--- Collected material ---

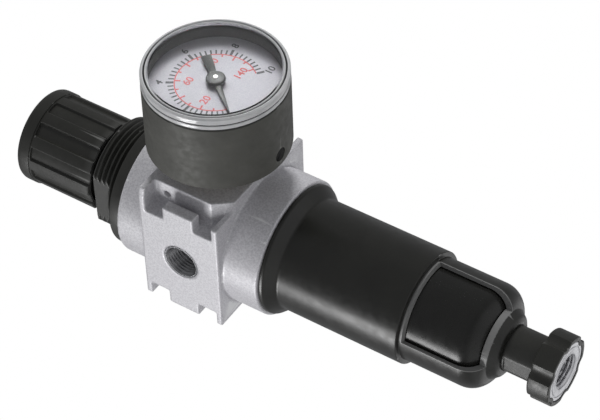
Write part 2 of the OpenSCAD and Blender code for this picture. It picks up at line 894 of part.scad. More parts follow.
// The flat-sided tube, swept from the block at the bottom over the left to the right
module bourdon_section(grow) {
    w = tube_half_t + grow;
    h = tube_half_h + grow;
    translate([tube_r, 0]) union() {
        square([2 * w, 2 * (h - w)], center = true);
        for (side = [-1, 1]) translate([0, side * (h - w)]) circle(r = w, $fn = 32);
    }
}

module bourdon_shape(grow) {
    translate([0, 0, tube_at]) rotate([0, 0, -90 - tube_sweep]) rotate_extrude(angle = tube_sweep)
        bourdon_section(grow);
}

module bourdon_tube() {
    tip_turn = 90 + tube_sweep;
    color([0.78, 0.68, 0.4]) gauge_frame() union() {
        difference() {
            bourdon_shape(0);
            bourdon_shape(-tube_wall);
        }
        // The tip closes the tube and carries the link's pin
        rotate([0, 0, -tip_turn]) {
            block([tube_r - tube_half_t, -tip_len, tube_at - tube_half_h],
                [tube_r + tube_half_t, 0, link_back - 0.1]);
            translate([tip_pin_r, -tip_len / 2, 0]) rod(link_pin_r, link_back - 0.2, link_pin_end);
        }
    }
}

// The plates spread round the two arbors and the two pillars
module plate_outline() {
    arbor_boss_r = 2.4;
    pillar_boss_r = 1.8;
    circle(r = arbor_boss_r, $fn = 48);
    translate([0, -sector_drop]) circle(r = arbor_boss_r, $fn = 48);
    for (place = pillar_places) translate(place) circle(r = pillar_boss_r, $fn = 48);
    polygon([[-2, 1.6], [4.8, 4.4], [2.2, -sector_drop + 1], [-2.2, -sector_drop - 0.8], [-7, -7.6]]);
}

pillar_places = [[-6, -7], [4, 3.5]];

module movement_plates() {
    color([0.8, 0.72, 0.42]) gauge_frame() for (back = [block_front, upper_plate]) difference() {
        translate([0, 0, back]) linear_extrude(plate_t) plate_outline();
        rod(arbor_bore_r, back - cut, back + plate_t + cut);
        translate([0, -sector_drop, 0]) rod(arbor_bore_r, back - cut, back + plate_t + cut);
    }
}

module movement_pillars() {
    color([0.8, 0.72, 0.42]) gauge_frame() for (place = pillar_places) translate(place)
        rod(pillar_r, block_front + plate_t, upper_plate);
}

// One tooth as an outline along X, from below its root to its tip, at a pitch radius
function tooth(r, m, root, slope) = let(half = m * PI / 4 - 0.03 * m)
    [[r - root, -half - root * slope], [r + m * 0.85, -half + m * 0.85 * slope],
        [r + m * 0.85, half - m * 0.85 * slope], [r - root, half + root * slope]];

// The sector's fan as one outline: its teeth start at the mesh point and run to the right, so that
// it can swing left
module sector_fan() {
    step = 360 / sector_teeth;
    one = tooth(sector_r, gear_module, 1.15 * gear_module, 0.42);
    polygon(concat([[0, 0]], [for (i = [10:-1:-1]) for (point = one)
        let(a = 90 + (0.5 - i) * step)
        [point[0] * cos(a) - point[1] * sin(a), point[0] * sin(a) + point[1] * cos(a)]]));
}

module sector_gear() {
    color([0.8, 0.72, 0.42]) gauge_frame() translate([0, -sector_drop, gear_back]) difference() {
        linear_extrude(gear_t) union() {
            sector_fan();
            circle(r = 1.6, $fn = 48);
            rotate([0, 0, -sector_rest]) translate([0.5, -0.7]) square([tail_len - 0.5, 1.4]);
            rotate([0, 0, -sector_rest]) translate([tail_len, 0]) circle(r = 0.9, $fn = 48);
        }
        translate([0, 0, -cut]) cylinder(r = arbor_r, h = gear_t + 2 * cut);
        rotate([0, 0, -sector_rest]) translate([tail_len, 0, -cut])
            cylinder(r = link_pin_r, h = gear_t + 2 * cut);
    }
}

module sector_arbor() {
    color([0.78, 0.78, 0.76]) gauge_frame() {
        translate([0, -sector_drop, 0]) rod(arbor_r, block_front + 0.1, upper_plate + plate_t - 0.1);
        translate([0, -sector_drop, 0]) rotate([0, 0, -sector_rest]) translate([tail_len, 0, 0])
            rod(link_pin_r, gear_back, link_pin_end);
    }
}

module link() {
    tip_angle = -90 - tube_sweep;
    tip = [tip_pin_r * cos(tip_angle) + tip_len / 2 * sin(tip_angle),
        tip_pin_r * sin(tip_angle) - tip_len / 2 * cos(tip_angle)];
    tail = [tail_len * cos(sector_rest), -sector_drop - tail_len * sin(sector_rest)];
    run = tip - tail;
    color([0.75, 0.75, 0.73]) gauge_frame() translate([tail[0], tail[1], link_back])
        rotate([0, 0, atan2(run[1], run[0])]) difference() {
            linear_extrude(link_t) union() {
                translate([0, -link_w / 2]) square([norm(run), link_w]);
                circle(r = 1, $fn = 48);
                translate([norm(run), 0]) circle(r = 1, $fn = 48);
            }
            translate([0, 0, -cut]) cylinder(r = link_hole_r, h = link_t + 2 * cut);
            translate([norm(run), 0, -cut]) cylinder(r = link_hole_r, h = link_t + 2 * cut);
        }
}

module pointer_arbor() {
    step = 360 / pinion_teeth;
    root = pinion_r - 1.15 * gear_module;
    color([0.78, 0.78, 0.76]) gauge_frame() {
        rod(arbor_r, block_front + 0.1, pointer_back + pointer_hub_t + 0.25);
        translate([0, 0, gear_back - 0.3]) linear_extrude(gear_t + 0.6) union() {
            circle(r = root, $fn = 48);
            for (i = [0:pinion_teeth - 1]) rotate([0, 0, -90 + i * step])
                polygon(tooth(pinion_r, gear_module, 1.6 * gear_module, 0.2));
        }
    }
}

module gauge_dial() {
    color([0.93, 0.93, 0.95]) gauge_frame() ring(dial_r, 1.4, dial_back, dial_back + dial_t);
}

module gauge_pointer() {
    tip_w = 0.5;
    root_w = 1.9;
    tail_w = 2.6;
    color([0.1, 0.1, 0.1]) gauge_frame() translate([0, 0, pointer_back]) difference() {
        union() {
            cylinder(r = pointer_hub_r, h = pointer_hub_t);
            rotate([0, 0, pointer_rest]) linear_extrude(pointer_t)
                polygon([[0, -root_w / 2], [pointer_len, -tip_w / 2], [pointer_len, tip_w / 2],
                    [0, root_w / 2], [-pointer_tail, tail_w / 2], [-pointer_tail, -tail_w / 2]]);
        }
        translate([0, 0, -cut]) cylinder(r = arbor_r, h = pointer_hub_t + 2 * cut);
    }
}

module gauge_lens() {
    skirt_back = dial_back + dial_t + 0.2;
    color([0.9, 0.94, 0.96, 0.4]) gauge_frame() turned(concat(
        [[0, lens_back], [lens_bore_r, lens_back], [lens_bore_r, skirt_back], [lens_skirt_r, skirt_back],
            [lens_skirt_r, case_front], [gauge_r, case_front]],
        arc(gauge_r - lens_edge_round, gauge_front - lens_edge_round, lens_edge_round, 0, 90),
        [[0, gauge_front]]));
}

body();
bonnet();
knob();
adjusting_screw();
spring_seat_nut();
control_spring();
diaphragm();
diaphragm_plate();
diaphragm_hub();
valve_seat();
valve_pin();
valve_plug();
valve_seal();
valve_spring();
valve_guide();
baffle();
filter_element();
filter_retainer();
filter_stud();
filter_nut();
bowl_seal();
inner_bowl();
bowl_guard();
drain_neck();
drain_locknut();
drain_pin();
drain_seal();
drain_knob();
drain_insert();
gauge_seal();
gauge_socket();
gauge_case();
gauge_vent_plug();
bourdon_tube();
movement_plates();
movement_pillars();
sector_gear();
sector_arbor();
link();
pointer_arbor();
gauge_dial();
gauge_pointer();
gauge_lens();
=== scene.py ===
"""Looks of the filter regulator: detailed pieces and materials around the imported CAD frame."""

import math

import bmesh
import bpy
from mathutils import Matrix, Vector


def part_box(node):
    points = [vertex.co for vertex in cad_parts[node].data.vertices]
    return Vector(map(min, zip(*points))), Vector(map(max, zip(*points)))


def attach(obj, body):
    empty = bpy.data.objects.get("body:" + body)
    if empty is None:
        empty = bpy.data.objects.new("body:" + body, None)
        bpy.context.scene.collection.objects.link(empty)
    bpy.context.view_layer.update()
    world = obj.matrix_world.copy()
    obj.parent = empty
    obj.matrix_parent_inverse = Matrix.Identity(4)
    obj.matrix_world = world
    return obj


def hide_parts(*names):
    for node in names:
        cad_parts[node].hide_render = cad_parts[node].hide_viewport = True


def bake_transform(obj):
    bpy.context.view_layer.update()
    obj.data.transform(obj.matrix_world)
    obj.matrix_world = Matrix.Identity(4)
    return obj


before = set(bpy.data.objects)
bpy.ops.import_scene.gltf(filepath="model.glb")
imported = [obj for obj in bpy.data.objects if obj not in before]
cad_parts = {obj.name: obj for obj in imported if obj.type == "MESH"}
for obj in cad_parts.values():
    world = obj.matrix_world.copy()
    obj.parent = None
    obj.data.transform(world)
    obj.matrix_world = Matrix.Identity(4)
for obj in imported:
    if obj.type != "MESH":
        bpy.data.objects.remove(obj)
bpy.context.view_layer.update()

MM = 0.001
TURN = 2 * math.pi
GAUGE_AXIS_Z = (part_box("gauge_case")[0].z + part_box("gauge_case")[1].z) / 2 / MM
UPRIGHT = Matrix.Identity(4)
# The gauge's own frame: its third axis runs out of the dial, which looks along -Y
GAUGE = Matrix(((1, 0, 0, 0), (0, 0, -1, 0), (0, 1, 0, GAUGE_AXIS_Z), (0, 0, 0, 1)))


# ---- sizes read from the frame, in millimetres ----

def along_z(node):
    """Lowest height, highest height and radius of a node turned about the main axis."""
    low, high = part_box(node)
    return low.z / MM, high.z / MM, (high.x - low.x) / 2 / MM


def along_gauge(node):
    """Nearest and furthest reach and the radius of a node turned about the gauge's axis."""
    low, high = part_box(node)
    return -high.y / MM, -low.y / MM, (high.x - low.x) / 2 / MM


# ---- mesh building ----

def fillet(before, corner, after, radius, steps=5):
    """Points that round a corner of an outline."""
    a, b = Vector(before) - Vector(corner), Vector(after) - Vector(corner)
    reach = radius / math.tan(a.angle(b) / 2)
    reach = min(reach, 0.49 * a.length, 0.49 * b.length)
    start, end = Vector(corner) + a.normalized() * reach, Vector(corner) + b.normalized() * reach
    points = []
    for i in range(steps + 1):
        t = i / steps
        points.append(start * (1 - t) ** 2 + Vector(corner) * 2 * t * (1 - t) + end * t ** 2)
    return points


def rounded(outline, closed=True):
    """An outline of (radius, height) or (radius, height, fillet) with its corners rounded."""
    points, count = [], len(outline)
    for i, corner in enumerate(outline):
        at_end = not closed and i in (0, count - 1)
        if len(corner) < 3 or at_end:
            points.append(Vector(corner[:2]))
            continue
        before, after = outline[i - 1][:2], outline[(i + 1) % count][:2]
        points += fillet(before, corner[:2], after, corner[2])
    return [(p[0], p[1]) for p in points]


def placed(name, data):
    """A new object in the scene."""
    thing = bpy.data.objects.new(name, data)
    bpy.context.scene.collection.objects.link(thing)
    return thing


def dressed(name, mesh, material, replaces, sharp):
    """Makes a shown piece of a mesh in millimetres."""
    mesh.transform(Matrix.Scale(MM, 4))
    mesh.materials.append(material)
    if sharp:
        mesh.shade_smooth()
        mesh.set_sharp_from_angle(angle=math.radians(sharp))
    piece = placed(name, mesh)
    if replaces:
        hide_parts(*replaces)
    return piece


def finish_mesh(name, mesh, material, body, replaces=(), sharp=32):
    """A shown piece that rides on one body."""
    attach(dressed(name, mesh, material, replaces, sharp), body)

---

→ Stated problem:
Each line from the line containing "drain_locknut();" through the line containing "obj.matrix_parent_inverse = Matrix.Identity(4)" is to be transcribed exactly, and no other line.

→ Expected output:
drain_locknut();
drain_pin();
drain_seal();
drain_knob();
drain_insert();
gauge_seal();
gauge_socket();
gauge_case();
gauge_vent_plug();
bourdon_tube();
movement_plates();
movement_pillars();
sector_gear();
sector_arbor();
link();
pointer_arbor();
gauge_dial();
gauge_pointer();
gauge_lens();
=== scene.py ===
"""Looks of the filter regulator: detailed pieces and materials around the imported CAD frame."""

import math

import bmesh
import bpy
from mathutils import Matrix, Vector


def part_box(node):
    points = [vertex.co for vertex in cad_parts[node].data.vertices]
    return Vector(map(min, zip(*points))), Vector(map(max, zip(*points)))


def attach(obj, body):
    empty = bpy.data.objects.get("body:" + body)
    if empty is None:
        empty = bpy.data.objects.new("body:" + body, None)
        bpy.context.scene.collection.objects.link(empty)
    bpy.context.view_layer.update()
    world = obj.matrix_world.copy()
    obj.parent = empty
    obj.matrix_parent_inverse = Matrix.Identity(4)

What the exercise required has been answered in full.